2. También he visitado esta semana otras “capitales del dolor”, como diría Éluard. En la Pensión de las Pulgas (Huertas, 46) aplaudí Breve ejercicio para sobrevivir, una de las más profundas y devastadoras puestas de Tennessee Williams (No puedo imaginar el mañana) que se han hecho en nuestro país, adaptada y dirigida por Lautaro Perotti, con Barbara Lennie y Santi Marín: cuarenta minutos en carne viva. En el Lliure de Gràcia volví a ver Jo mai, de Ivan Morales, mucho más ceñida y clara que cuando la presentó en el Grec/CCCB el pasado verano: una historia nada complaciente, con un equipo en el que se llevan la palma Marcel Borràs y Oriol Pla. Y ya fuera de cartel (solo cuatro días en el TNC), La dona que perdia tots els avions, otro estupendo texto de Josep Maria Miró, con Lina Lambert, Mercè Mariné y Francesc Garrido. Tres obras de las que, como Emilia, se sale exaltado, reconciliado, como sucede siempre cuando hay arte y coraje. La semana próxima se lo cuento. Y, por cierto, tampoco se pierdan Tierra de nadie (No Man’s Land), de Pinter, en el Matadero, de la que ya les hablé con motivo de su estreno en Barcelona. Con Lluís Homar, José María Pou, Ramon Pujol y David Selvas, dirigida por Xavier Albertí.
Emilia. Texto y dirección: Claudio Tolcachir. Intérpretes: Gloria Muñoz, Alfonso Lara, Malena Alterio, Daniel Grao y David Castillo. Teatros del Canal. Madrid. Hasta el 9 de febrero.
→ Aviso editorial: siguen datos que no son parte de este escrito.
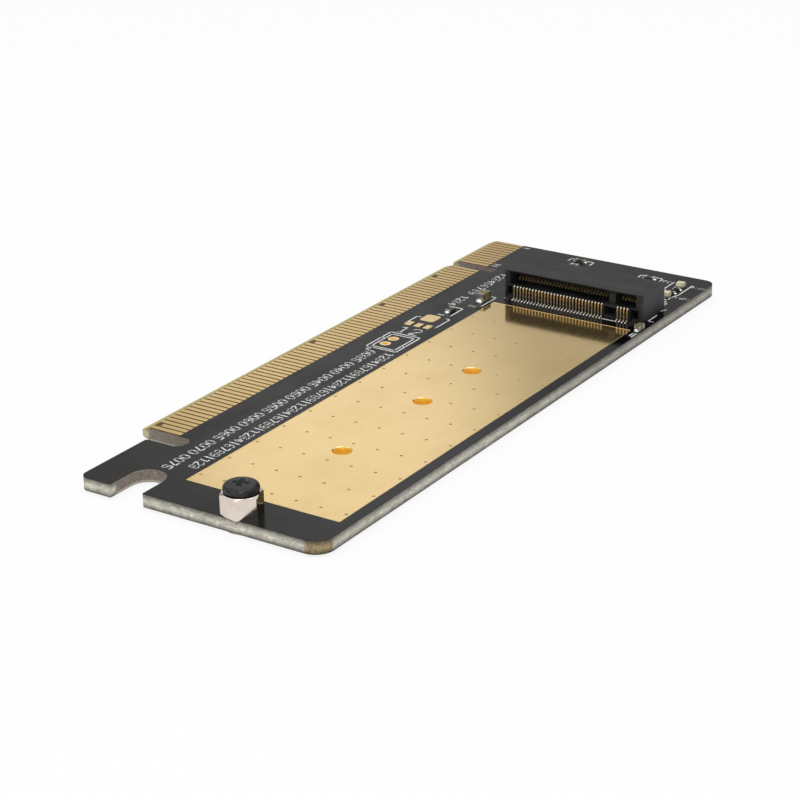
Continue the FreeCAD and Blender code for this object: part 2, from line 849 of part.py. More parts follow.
def make_screw():
    """The drive's retaining screw: a low pan head with a cross recess and a plain shank."""
    body = make_body("retaining_screw")
    head = make_sketch(body, "screw_head_sketch")
    draw_circle(head, 0, 0, s.screw_head_r)
    disc = pad(body, head, s.screw_head_height, "screw_head")
    rim = [
        f"Edge{index}"
        for index, edge in enumerate(disc.Shape.Edges, start=1)
        if edge.BoundBox.ZMin > s.screw_head_height.value / 2
    ]
    chamfer = body.newObject("PartDesign::Chamfer", "screw_head_rim")
    chamfer.Base = (disc, rim)
    bind(chamfer, "Size", s.screw_head_cut)
    doc.recompute()
    shank = make_sketch(body, "screw_shank_sketch")
    draw_circle(shank, 0, 0, s.thread_r - s.thread_play)
    pad(body, shank, s.screw_length, "screw_shank", reverse=True)
    cross = make_sketch(body, "screw_recess_sketch", offset=s.screw_head_height)
    long, short = s.recess_across / 2, s.recess_width / 2
    draw_polygon(cross, (
        (-long, -short), (-short, -short), (-short, -long), (short, -long),
        (short, -short), (long, -short), (long, short), (short, short),
        (short, long), (-short, long), (-short, short), (-long, short),
    ))
    pocket(body, cross, s.recess_depth, "screw_recess")
    x, y = drive_holes()[-1]
    body.Placement.Rotation = FreeCAD.Rotation(Vector(0, 0, 1), s.standoff_turn.value)
    place(body, x, y, mask_top + s.standoff_height)
    return body


def chip_blocks(name, x, y, size, along_y=False):
    """The ceramic body and the pair of metal ends of a chip part."""
    length, width, height = size
    end = length * s.end_share
    side = width / 2
    spans = (
        ("body", -(length / 2 - end), length - end * 2),
        ("end_a", -(length / 2), end),
        ("end_b", length / 2 - end, end),
    )
    blocks = []
    for label, start, span in spans:
        low = (x - side, y + start, mask_top) if along_y else (x + start, y - side, mask_top)
        lengths = (width, span, height) if along_y else (span, width, height)
        blocks.append(make_block(f"{name}_{label}", low, lengths))
    return blocks[0], blocks[1:]


def make_chip(name, x, y, size, along_y=False):
    """A two ended chip part as two nodes, its body and its ends."""
    body, ends = chip_blocks(name, x, y, size, along_y)
    return body, make_group(f"{name}_ends", ends)


def make_series_resistors(flat):
    """The resistor behind the socket and the two tiny ones between the lamps, as two nodes."""
    tiny = (s.tiny_length, s.tiny_width, s.tiny_height)
    tiny_x = s.lamp_inset + s.tiny_offset - s.board_start
    tiny_y = s.board_width - s.tiny_side_inset
    places = (
        (s.series_inset - s.board_start, s.board_width - s.series_side_inset, flat),
        (tiny_x, tiny_y, tiny),
        (tiny_x + s.tiny_pitch, tiny_y, tiny),
    )
    bodies = []
    ends = []
    for index, (x, y, size) in enumerate(places):
        body, pair = chip_blocks(f"series_{index}", x, y, size, along_y=True)
        bodies.append(body)
        ends += pair
    return [make_group("series_resistor_body", bodies), make_group("series_resistor_ends", ends)]


def make_lamp(name, x, y):
    """An indicator lamp: a thin base, a tapered lens and a pair of plated ends."""
    low_x = x - s.lamp_length / 2
    low_y = y - s.lamp_width / 2
    end = s.lamp_length * s.end_share
    base_size = (s.lamp_length - end * 2, s.lamp_width, s.lamp_base)
    base = make_block(f"{name}_base", (low_x + end, low_y, mask_top), base_size)
    end_size = (end, s.lamp_width, s.lamp_base)
    near = make_block(f"{name}_end_a", (low_x, low_y, mask_top), end_size)
    far = make_block(f"{name}_end_b", (low_x + s.lamp_length - end, low_y, mask_top), end_size)
    ends = make_group(f"{name}_ends", [near, far])

    lens = make_body(f"{name}_lens")
    side_view = make_sketch(lens, f"{name}_lens_sketch", "XZ_Plane", -y)
    half = s.lamp_lens / 2
    floor = mask_top + s.lamp_base
    roof = mask_top + s.lamp_height
    draw_polygon(side_view, (
        (x - half, floor),
        (x + half, floor),
        (x + half - s.lamp_taper, roof),
        (x - half + s.lamp_taper, roof),
    ))
    pad(lens, side_view, s.lamp_width, f"{name}_lens_pad", middle=True)
    return [base, ends, lens]


def make_small_parts():
    """The soldered capacitors, resistors and lamps."""
    small = (s.small_length, s.small_width, s.small_height)
    flat = (s.small_length, s.small_width, s.chip_height)
    big = (s.filter_length, s.filter_width, s.filter_height)
    nodes = []
    nodes += make_chip("filter_capacitor", s.filter_x, s.filter_y, big)
    nodes += make_chip("side_capacitor", s.side_x, s.board_width - s.side_inset, small)
    nodes += make_chip("pull_resistor", s.pull_x, s.pull_y, flat)
    back_x = s.back_inset - s.board_start
    nodes += make_chip("back_resistor", back_x, s.back_y, flat, along_y=True)
    nodes += make_series_resistors(flat)
    lamp_x, lamp_y = s.lamp_inset - s.board_start, s.board_width - s.lamp_side_inset
    nodes += make_lamp("power_lamp", lamp_x, lamp_y)
    nodes += make_lamp("busy_lamp", lamp_x + s.lamp_pitch, lamp_y)
    return nodes


def check_document(nodes):
    """Stops when any object failed, or a node is empty or not a valid solid."""
    for thing in doc.Objects:
        if "Invalid" in thing.State or "Error" in thing.State:
            raise RuntimeError(f"{thing.Name} failed: {thing.State}")
    for node in nodes:
        shape = node.Shape
        if shape.isNull() or not shape.isValid() or not shape.Solids:
            raise RuntimeError(f"{node.Label} is not a valid solid")


def write_nodes(nodes):
    """Writes one file for each node, named after its label."""
    os.makedirs("parts", exist_ok=True)
    for node in nodes:
        node.Shape.exportStep(f"parts/{node.Label}.step")
        print(f"{node.Label}: {len(node.Shape.Solids)} solids, {node.Shape.Volume:.3f} mm3")


all_nodes = [
    make_laminate(),
    make_mask("solder_mask_top", 1),
    make_mask("solder_mask_bottom", -1),
    make_fingers("edge_fingers_front", 1, FRONT_SHORT_FINGERS),
    make_fingers("edge_fingers_back", -1, BACK_SHORT_FINGERS),
    make_gold_field(),
    make_barrels(),
    make_header_rings(),
    make_regulator_pads(),
    make_housing(),
    make_contacts("socket_contacts_lower", lower_groups(), lower_contact_profile()),
    make_contacts("socket_contacts_upper", upper_groups(), upper_contact_profile()),
    make_nails(),
    make_standoff(),
    make_screw(),
]
all_nodes += make_small_parts()

doc.recompute()
check_document(all_nodes)
write_nodes(all_nodes)
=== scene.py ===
import math

import bmesh
import bpy
from mathutils import Matrix, Vector


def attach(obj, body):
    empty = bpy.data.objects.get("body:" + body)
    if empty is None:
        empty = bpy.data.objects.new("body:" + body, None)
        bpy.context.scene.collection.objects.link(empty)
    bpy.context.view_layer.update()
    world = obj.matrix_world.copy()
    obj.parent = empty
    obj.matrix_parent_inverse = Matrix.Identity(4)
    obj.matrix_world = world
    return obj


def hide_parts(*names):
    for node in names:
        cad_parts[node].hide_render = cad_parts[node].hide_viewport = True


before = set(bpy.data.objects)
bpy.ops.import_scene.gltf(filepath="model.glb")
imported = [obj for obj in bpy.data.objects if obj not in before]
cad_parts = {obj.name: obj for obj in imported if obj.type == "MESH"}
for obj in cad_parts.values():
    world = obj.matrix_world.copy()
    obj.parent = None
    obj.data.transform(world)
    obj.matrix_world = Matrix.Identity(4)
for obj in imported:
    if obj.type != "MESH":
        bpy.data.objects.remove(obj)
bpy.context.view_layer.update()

# The finished look of a bare card that carries one flat drive in a long card slot.
# Lengths are in millimetres, in the same frame as the solids: the origin is on the finger edge at
# the key notch, +X runs to the hook end and +Z comes out of the socket's face. Only the floor and
# the lamps are given in metres.

MM = 0.001

# heights of the card's faces, and of its lowest point, the standoff's foot
LACQUER_TOP = 0.86
GOLD_TOP = 0.85
LACQUER_BOTTOM = -0.86
LOWEST = -1.16

# the drive's middle line, its plugged edge and the lengths that have a screw place
DRIVE_AXIS = 25.65
DRIVE_EDGE = 5.37
DRIVE_LENGTHS = (30.0, 42.0, 60.0, 80.0)

# the standoff, in degrees from a flat facing +Y, and half its width across flats
STANDOFF_TURN = 19.0
STANDOFF_HEIGHT = 2.65
STANDOFF_HALF = 2.25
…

Breve ejercicio para sobrevivir. Texto y dirección: Lautaro Perotti. Intérpretes: Bárbara Lennie y Santi Marín. La Pensión de las Pulgas. Madrid. Domingos y lunes hasta el 17 de febrero.
Jo mai. Texto y dirección: Ivan Morales. Intérpretes: Laura Cabelo, Álex Manner, Oriol Pla y Xavier Sáez. Teatre Lliure. Barcelona. Hasta el 2 de febrero.
Tierra de nadie. De Harold Pinter. Dirección: Xavier Alberti. Intérpretes: Lluis Homar, Josep María Pou, Ramon Pujol y David Selvas. Naves del Matadero. Madrid. Hasta el 2 de febrero.